Due to much-needed structural upgrades on the Fifth Street Bridge, traffic will be disrupted for three to four weeks, with the first taste for drivers starting Wednesday.
Much of the $250,000 structural upgrade job will happen underneath the bridge but the work on the bridge deck means traffic will be one-way only, according to City director of operational services Kevin Lagan.
A bit of preliminary deck work is scheduled Aug. 15 between 9 and 11 a.m., but the bulk of the traffic disruption will happen starting about Aug. 20. During the deck work, traffic will become one way only.
“We will allow traffic wanting to come into town and not go back over the bridge between the hours of 7 a.m. and 7 p.m. and that is to ensure that we continue to feed traffic toward the west of the city and not the east,” Lagan told Courtenay council Tuesday, adding the deck work is expected to take three to four weeks to complete.
Motorists travelling east across the Courtenay River can use the 17th Street Bridge between these hours, and all motorists are urged to use the 17th Street Bridge whenever possible during these hours.
“It’s going to be fairly tight when we cut the bridge to one lane of traffic only … we didn’t want to do overnight work or late-night work because of the residents nearby,” Lagan explained.
The City worked with McElhanney Engineering and Mainroad South Island Contracting to develop a traffic management plan to minimize the disruption to the public during the project. City staff also spoke to other interested parties like emergency vehicle operators and the Downtown Courtenay Business Improvement Association.
Pedestrians and cyclists will still be able to use the bridge. However, cyclists will be directed onto the sidewalk of the bridge, rather than using the deck, due to the space restrictions from vehicle traffic.
Crews will replace deck expansion joints and applying a corrosion-resistant coating to the underside of the bridge. The project will also replace damaged concrete, increase the skid resistance by roughening the existing surface, and seal the bridge deck.

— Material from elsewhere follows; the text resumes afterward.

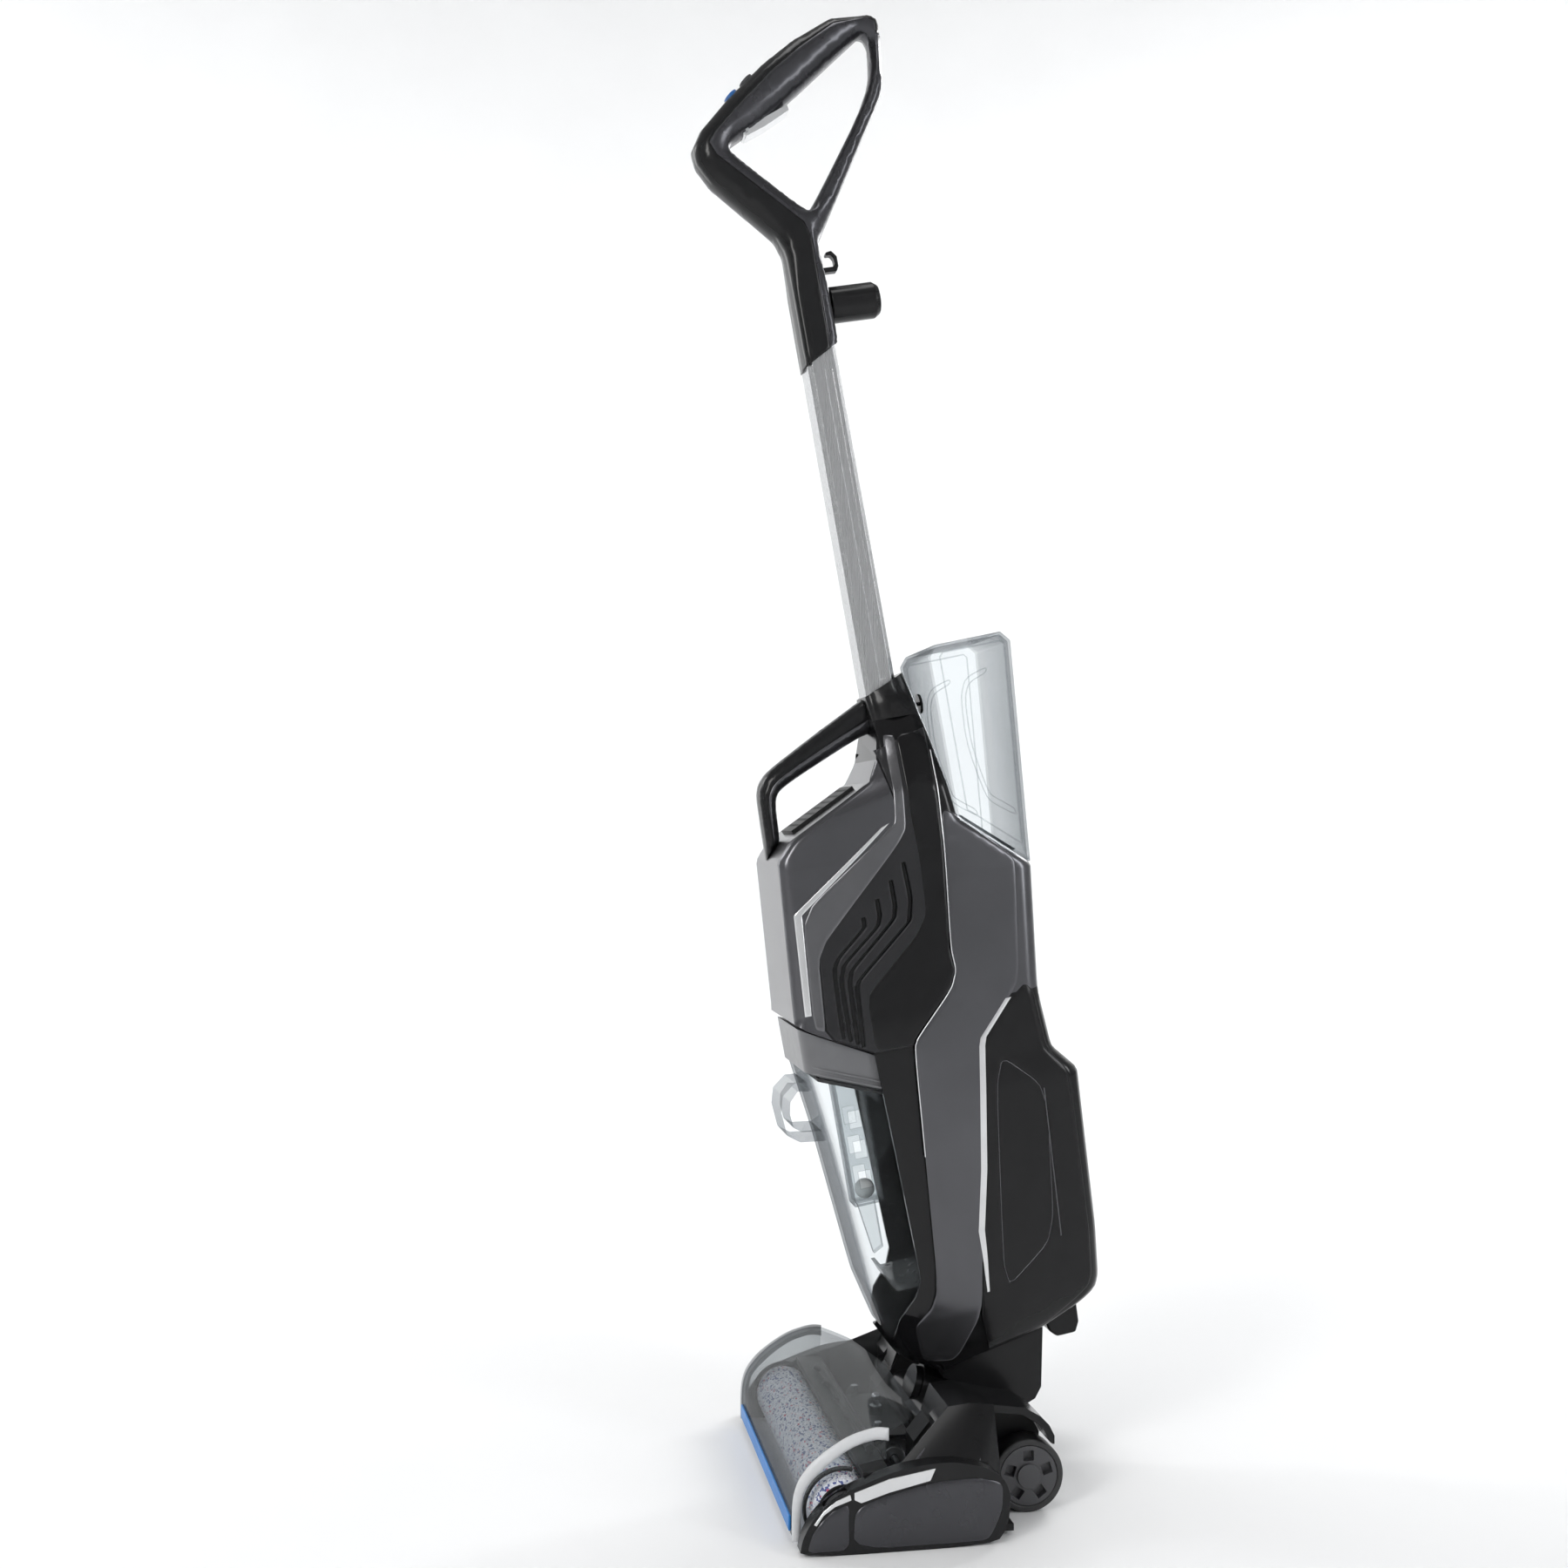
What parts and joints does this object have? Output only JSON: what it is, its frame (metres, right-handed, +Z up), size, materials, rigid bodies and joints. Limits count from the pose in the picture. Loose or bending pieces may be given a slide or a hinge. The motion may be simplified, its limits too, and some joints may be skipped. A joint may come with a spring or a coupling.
{
  "type": "wet dry floor scrubber",
  "caption": "Upright wet and dry floor scrubber with a microfibre roll, clear clean and dirty water tanks, steering neck and loop handle.",
  "frame": {"origin": "on the floor under the middle of the parked machine", "axes": "+X to the machine's left, -Y to its front, +Z up"},
  "size_m": [0.3, 0.3205, 1.1678],
  "materials": {
    "black_plastic": "satin black ABS",
    "grey_plastic": "metallic dark grey, satin",
    "silver_trim": "bright satin silver",
    "aluminium": "brushed, anodised",
    "clear_plastic": "clear moulded plastic",
    "light_grey_plastic": "light grey moulded plastic",
    "rubber": "soft black rubber",
    "tyre": "soft tread",
    "steel": "machined",
    "microfibre": "white looped microfibre with blue flecks",
    "blue_trim": "glossy blue",
    "pink_tab": "pink moulded plastic",
    "green_plastic": "moulded pump body",
    "button_blue": "soft touch"
  },
  "bodies": {
    "foot": {"foot_base": "black_plastic", "side_cover_left": "black_plastic", "side_cover_right": "black_plastic", "foot_side_panels": "grey_plastic", "head_trims": "silver_trim", "brush_motor": "steel", "drive_belt": "rubber", "spray_bar": "steel", "squeegee": "rubber", "wheel_axles": "steel", "foot_screws": "steel", "latch_pins": "silver_trim"},
    "wheel_left": {"wheel_left": "black_plastic", "tyre_left": "tyre"},
    "wheel_right": {"wheel_right": "black_plastic", "tyre_right": "tyre"},
    "motor_pulley": {"motor_pulley": "steel"},
    "drive_hub": {"drive_hub": "black_plastic"},
    "window": {"window_shell": "clear_plastic", "window_rim": "light_grey_plastic", "window_seal": "rubber", "bumper_strip": "blue_trim"},
    "roll_carrier": {"roll_end_tab": "pink_tab"},
    "roll": {"roll_core": "steel", "roll_pile": "microfibre", "roll_socket": "black_plastic"},
    "yoke": {"recline_yoke": "black_plastic"},
    "upright": {"swivel_neck": "black_plastic", "body_shell": "black_plastic", "motor_housing": "grey_plastic", "vent_panels": "black_plastic", "body_side_panels": "grey_plastic", "rear_cover": "black_plastic", "side_stripes": "silver_trim", "intake_grille": "black_plastic", "tube_collar": "black_plastic", "carry_handle": "black_plastic", "suction_motor": "steel", "water_pump": "green_plastic", "suction_duct": "black_plastic", "lower_cord_wrap": "black_plastic", "handle_tube": "aluminium", "handle_shell": "grey_plastic", "handle_band": "black_plastic", "cord_clip": "black_plastic", "trigger_pin": "steel", "trigger_spring": "steel"},
    "upper_wrap": {"upper_cord_wrap": "black_plastic"},
    "trigger": {"trigger": "silver_trim"},
    "power_button": {"power_button": "button_blue"},
    "mode_button": {"mode_button": "black_plastic"},
    "clean_tank": {"clean_tank": "clear_plastic", "clean_tank_cap": "black_plastic", "vent_valve": "black_plastic"},
    "dirty_tank": {"dirty_tank": "clear_plastic"},
    "lid": {"tank_lid": "grey_plastic", "lid_seal": "rubber", "float_cage": "clear_plastic"},
    "float": {"float_ball": "light_grey_plastic"},
    "strainer": {"strainer": "light_grey_plastic"}
  },
  "joints": [
    {"name": "wheel_left_spin", "type": "hinge", "parent": "foot", "child": "wheel_left", "pos_m": [0.088, 0.0836, 0.027], "axis": [1, 0, 0], "continuous": true},
    {"name": "wheel_right_spin", "type": "hinge", "parent": "foot", "child": "wheel_right", "pos_m": [-0.088, 0.0836, 0.027], "axis": [1, 0, 0], "continuous": true},
    {"name": "window_lift", "type": "slide", "parent": "foot", "child": "window", "axis": [0, -0.9781, 0.2079], "range_m": [0, 0.22]},
    {"name": "roll_out", "type": "slide", "parent": "foot", "child": "roll_carrier", "axis": [0, -1, 0], "range_m": [0, 0.0836]},
    {"name": "roll_spin", "type": "hinge", "parent": "roll_carrier", "child": "roll", "pos_m": [0, -0.0644, 0.024], "axis": [1, 0, 0], "continuous": true},
    {"name": "hub_spin", "type": "hinge", "parent": "foot", "child": "drive_hub", "pos_m": [0.142, -0.0644, 0.024], "axis": [1, 0, 0], "continuous": true},
    {"name": "pulley_spin", "type": "hinge", "parent": "foot", "child": "motor_pulley", "pos_m": [0.142, -0.0074, 0.027], "axis": [1, 0, 0], "continuous": true},
    {"name": "recline", "type": "hinge", "parent": "foot", "child": "yoke", "pos_m": [0, 0.0226, 0.05], "axis": [1, 0, 0], "range_deg": [-40, 0]},
    {"name": "swivel", "type": "hinge", "parent": "yoke", "child": "upright", "pos_m": [0, 0.0186, 0.068], "axis": [0, 0.9397, -0.342], "range_deg": [-15, 15]},
    {"name": "wrap_turn", "type": "hinge", "parent": "upright", "child": "upper_wrap", "pos_m": [0, -0.03506, 0.93328], "axis": [0, 0.9842, 0.1771], "range_deg": [0, 180]},
    {"name": "trigger_pull", "type": "hinge", "parent": "upright", "child": "trigger", "pos_m": [0, -0.11684, 1.06589], "axis": [1, 0, 0], "range_deg": [0, 6], "stiffness_Nm_per_rad": 1.2, "deforming": ["trigger_spring"]},
    {"name": "power_press", "type": "slide", "parent": "upright", "child": "power_button", "axis": [0, 0.7356, -0.6774], "range_m": [0, 0.0015], "stiffness_N_per_m": 900},
    {"name": "mode_press", "type": "slide", "parent": "upright", "child": "mode_button", "axis": [0, 0.7356, -0.6774], "range_m": [0, 0.0015], "stiffness_N_per_m": 900},
    {"name": "clean_tank_lift", "type": "slide", "parent": "upright", "child": "clean_tank", "axis": [0, -0.134, 0.991], "range_m": [0, 0.19]},
    {"name": "dirty_tank_out", "type": "slide", "parent": "upright", "child": "dirty_tank", "axis": [0, -0.9945, 0.1045], "range_m": [0, 0.19]},
    {"name": "lid_lift", "type": "slide", "parent": "dirty_tank", "child": "lid", "axis": [0, -0.1771, 0.9842], "range_m": [0, 0.0437]},
    {"name": "float_rise", "type": "slide", "parent": "lid", "child": "float", "axis": [0, -0.1771, 0.9842], "range_m": [0, 0.03]},
    {"name": "strainer_lift", "type": "slide", "parent": "dirty_tank", "child": "strainer", "axis": [0, -0.1771, 0.9842], "range_m": [0, 0.0228]}
  ],
  "couplings": [
    {"joint": "roll_out", "follows": "window_lift", "ratio": 0.38},
    {"joint": "hub_spin", "follows": "roll_spin", "ratio": 1},
    {"joint": "pulley_spin", "follows": "roll_spin", "ratio": 2.2857},
    {"joint": "lid_lift", "follows": "dirty_tank_out", "ratio": 0.23},
    {"joint": "strainer_lift", "follows": "dirty_tank_out", "ratio": 0.12}
  ]
}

All work is expected to wrap up by the week of Sept. 10.
This work does not include repainting the bridge because the City is awaiting word on a $1.75-million grant application it sent in the Province for recoating of the bridge.
However, this structural work will prepare the bridge for repainting, and when that’s finished the life of the bridge will be extended 20 to 50 years from now.
According to Lagan, 20,000 to 25,000 vehicles use the bridge each day.